#### [STATED GOAL]
Print out every line, exactly as written.

☆ ☆ ☆ ☆ ☆ ☆ ☆

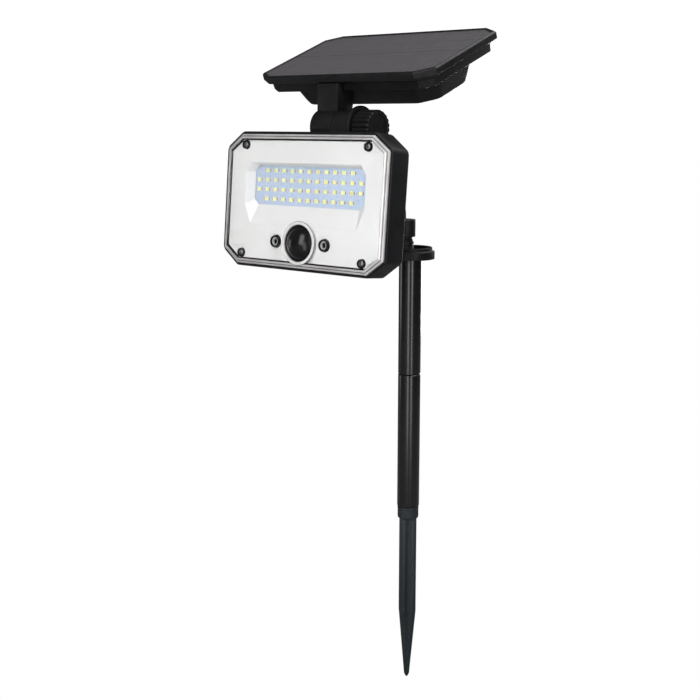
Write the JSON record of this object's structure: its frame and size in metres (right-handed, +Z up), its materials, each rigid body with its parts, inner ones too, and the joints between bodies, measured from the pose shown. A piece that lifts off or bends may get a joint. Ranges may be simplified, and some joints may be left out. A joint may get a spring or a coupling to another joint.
{
  "type": "solar flood light",
  "caption": "Stake-mounted outdoor solar flood light: an octagonal LED lamp head with a motion sensor dome under a tilting solar panel, on a swivelling bent arm over a tube and ground spike.",
  "frame": {"origin": "on the tube's axis at soil level, where the spike's collar ends", "axes": "+Z up along the tube, -Y the way the lamp faces, +X to the right as the lamp is looked at from the front"},
  "size_m": [0.162, 0.1531, 0.5208],
  "materials": {
    "black_abs": "satin, lightly grained moulding",
    "gloss_tube": "smooth gloss",
    "spike_plastic": "matt moulding",
    "rubber": "matt",
    "clear_lens": "clear polycarbonate",
    "white_reflector": "glossy white",
    "led_board": "lacquered white-blue board with yellow chips",
    "circuit_board": "green lacquer",
    "dome_black": "high gloss",
    "sensor_resin": "smoked resin",
    "solar_cells": "dark cells under a clear face",
    "cell_sleeve": "shrink sleeve",
    "brass": "turned",
    "zinc_steel": "zinc plated"
  },
  "bodies": {
    "stake": {"ground_spike": "spike_plastic", "lower_tube": "gloss_tube", "upper_tube": "gloss_tube", "base_flange": "black_abs", "swivel_screw": "zinc_steel"},
    "swivel": {"lamp_arm": "black_abs", "swivel_washer": "zinc_steel", "swivel_friction_ring": "rubber"},
    "lamp": {"rear_housing": "black_abs", "front_lens": "clear_lens", "lens_gasket": "rubber", "reflector": "white_reflector", "led_board": "led_board", "control_board": "circuit_board", "pir_dome": "dome_black", "pir_sensor": "zinc_steel", "light_sensor": "sensor_resin", "mode_indicator": "sensor_resin", "sensor_bezel_left": "black_abs", "sensor_bezel_right": "black_abs", "lens_screw_1": "zinc_steel", "lens_screw_2": "zinc_steel", "lens_screw_3": "zinc_steel", "lens_screw_4": "zinc_steel", "switch_board": "circuit_board", "tact_switch": "black_abs", "tilt_bolt": "zinc_steel"},
    "tilt_knob": {"tilt_knob": "black_abs", "tilt_knob_insert": "brass"},
    "button": {"mode_button": "rubber"},
    "panel": {"panel_frame": "black_abs", "solar_laminate": "solar_cells", "panel_tray": "black_abs", "battery_cover": "black_abs", "panel_arm": "black_abs", "panel_screw_1": "zinc_steel", "panel_screw_2": "zinc_steel", "panel_screw_3": "zinc_steel", "panel_screw_4": "zinc_steel", "cover_screw_1": "zinc_steel", "cover_screw_2": "zinc_steel", "cover_screw_3": "zinc_steel", "cover_screw_4": "zinc_steel", "arm_screw_1": "zinc_steel", "arm_screw_2": "zinc_steel", "battery_cell_1": "cell_sleeve", "battery_cell_2": "cell_sleeve", "contact_strip_left": "zinc_steel", "contact_strip_right": "zinc_steel", "charge_board": "circuit_board", "hinge_bolt": "zinc_steel", "hinge_spring_washer": "zinc_steel", "hinge_friction_ring": "rubber"},
    "panel_knob": {"panel_knob": "black_abs", "panel_knob_insert": "brass"}
  },
  "joints": [
    {"name": "swivel_pan", "type": "hinge", "parent": "stake", "child": "swivel", "pos_m": [0, -0.0069, 0.227], "axis": [0, 0, 1], "range_deg": [-175, 175]},
    {"name": "lamp_tilt", "type": "hinge", "parent": "swivel", "child": "lamp", "pos_m": [0, -0.08118, 0.26649], "axis": [1, 0, 0], "range_deg": [-30, 60]},
    {"name": "tilt_knob_turn", "type": "hinge", "parent": "lamp", "child": "tilt_knob", "pos_m": [0, -0.08118, 0.26649], "axis": [1, 0, 0], "continuous": true},
    {"name": "mode_press", "type": "slide", "parent": "lamp", "child": "button", "axis": [0, -0.9957, 0.0924], "range_m": [0, 0.001], "stiffness_N_per_m": 900, "springref_m": -0.0005},
    {"name": "panel_tilt", "type": "hinge", "parent": "lamp", "child": "panel", "pos_m": [0, -0.08225, 0.31017], "axis": [1, 0, 0], "range_deg": [-35, 65]},
    {"name": "panel_knob_turn", "type": "hinge", "parent": "panel", "child": "panel_knob", "pos_m": [0, -0.08225, 0.31017], "axis": [1, 0, 0], "continuous": true}
  ]
}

☆ ☆ ☆ ☆ ☆ ☆ ☆

#### [EXERCISE RESULT]
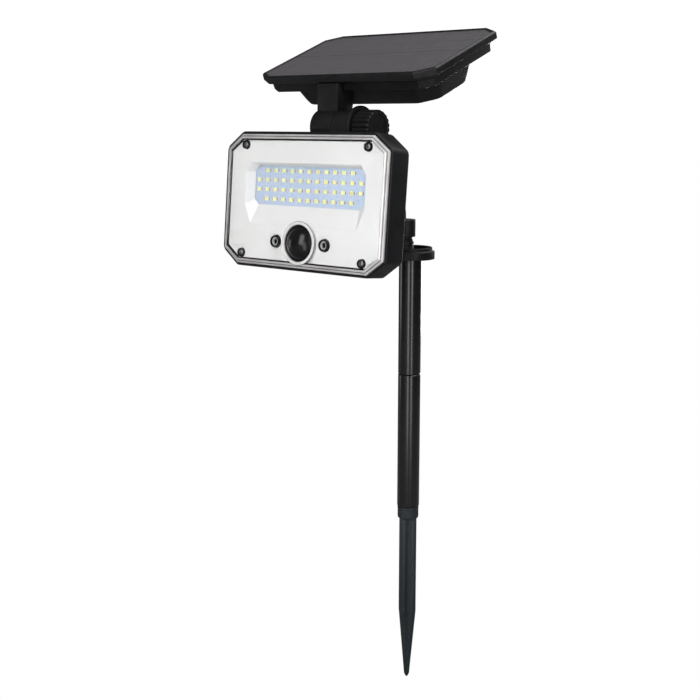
Write the JSON record of this object's structure: its frame and size in metres (right-handed, +Z up), its materials, each rigid body with its parts, inner ones too, and the joints between bodies, measured from the pose shown. A piece that lifts off or bends may get a joint. Ranges may be simplified, and some joints may be left out. A joint may get a spring or a coupling to another joint.
{
  "type": "solar flood light",
  "caption": "Stake-mounted outdoor solar flood light: an octagonal LED lamp head with a motion sensor dome under a tilting solar panel, on a swivelling bent arm over a tube and ground spike.",
  "frame": {"origin": "on the tube's axis at soil level, where the spike's collar ends", "axes": "+Z up along the tube, -Y the way the lamp faces, +X to the right as the lamp is looked at from the front"},
  "size_m": [0.162, 0.1531, 0.5208],
  "materials": {
    "black_abs": "satin, lightly grained moulding",
    "gloss_tube": "smooth gloss",
    "spike_plastic": "matt moulding",
    "rubber": "matt",
    "clear_lens": "clear polycarbonate",
    "white_reflector": "glossy white",
    "led_board": "lacquered white-blue board with yellow chips",
    "circuit_board": "green lacquer",
    "dome_black": "high gloss",
    "sensor_resin": "smoked resin",
    "solar_cells": "dark cells under a clear face",
    "cell_sleeve": "shrink sleeve",
    "brass": "turned",
    "zinc_steel": "zinc plated"
  },
  "bodies": {
    "stake": {"ground_spike": "spike_plastic", "lower_tube": "gloss_tube", "upper_tube": "gloss_tube", "base_flange": "black_abs", "swivel_screw": "zinc_steel"},
    "swivel": {"lamp_arm": "black_abs", "swivel_washer": "zinc_steel", "swivel_friction_ring": "rubber"},
    "lamp": {"rear_housing": "black_abs", "front_lens": "clear_lens", "lens_gasket": "rubber", "reflector": "white_reflector", "led_board": "led_board", "control_board": "circuit_board", "pir_dome": "dome_black", "pir_sensor": "zinc_steel", "light_sensor": "sensor_resin", "mode_indicator": "sensor_resin", "sensor_bezel_left": "black_abs", "sensor_bezel_right": "black_abs", "lens_screw_1": "zinc_steel", "lens_screw_2": "zinc_steel", "lens_screw_3": "zinc_steel", "lens_screw_4": "zinc_steel", "switch_board": "circuit_board", "tact_switch": "black_abs", "tilt_bolt": "zinc_steel"},
    "tilt_knob": {"tilt_knob": "black_abs", "tilt_knob_insert": "brass"},
    "button": {"mode_button": "rubber"},
    "panel": {"panel_frame": "black_abs", "solar_laminate": "solar_cells", "panel_tray": "black_abs", "battery_cover": "black_abs", "panel_arm": "black_abs", "panel_screw_1": "zinc_steel", "panel_screw_2": "zinc_steel", "panel_screw_3": "zinc_steel", "panel_screw_4": "zinc_steel", "cover_screw_1": "zinc_steel", "cover_screw_2": "zinc_steel", "cover_screw_3": "zinc_steel", "cover_screw_4": "zinc_steel", "arm_screw_1": "zinc_steel", "arm_screw_2": "zinc_steel", "battery_cell_1": "cell_sleeve", "battery_cell_2": "cell_sleeve", "contact_strip_left": "zinc_steel", "contact_strip_right": "zinc_steel", "charge_board": "circuit_board", "hinge_bolt": "zinc_steel", "hinge_spring_washer": "zinc_steel", "hinge_friction_ring": "rubber"},
    "panel_knob": {"panel_knob": "black_abs", "panel_knob_insert": "brass"}
  },
  "joints": [
    {"name": "swivel_pan", "type": "hinge", "parent": "stake", "child": "swivel", "pos_m": [0, -0.0069, 0.227], "axis": [0, 0, 1], "range_deg": [-175, 175]},
    {"name": "lamp_tilt", "type": "hinge", "parent": "swivel", "child": "lamp", "pos_m": [0, -0.08118, 0.26649], "axis": [1, 0, 0], "range_deg": [-30, 60]},
    {"name": "tilt_knob_turn", "type": "hinge", "parent": "lamp", "child": "tilt_knob", "pos_m": [0, -0.08118, 0.26649], "axis": [1, 0, 0], "continuous": true},
    {"name": "mode_press", "type": "slide", "parent": "lamp", "child": "button", "axis": [0, -0.9957, 0.0924], "range_m": [0, 0.001], "stiffness_N_per_m": 900, "springref_m": -0.0005},
    {"name": "panel_tilt", "type": "hinge", "parent": "lamp", "child": "panel", "pos_m": [0, -0.08225, 0.31017], "axis": [1, 0, 0], "range_deg": [-35, 65]},
    {"name": "panel_knob_turn", "type": "hinge", "parent": "panel", "child": "panel_knob", "pos_m": [0, -0.08225, 0.31017], "axis": [1, 0, 0], "continuous": true}
  ]
}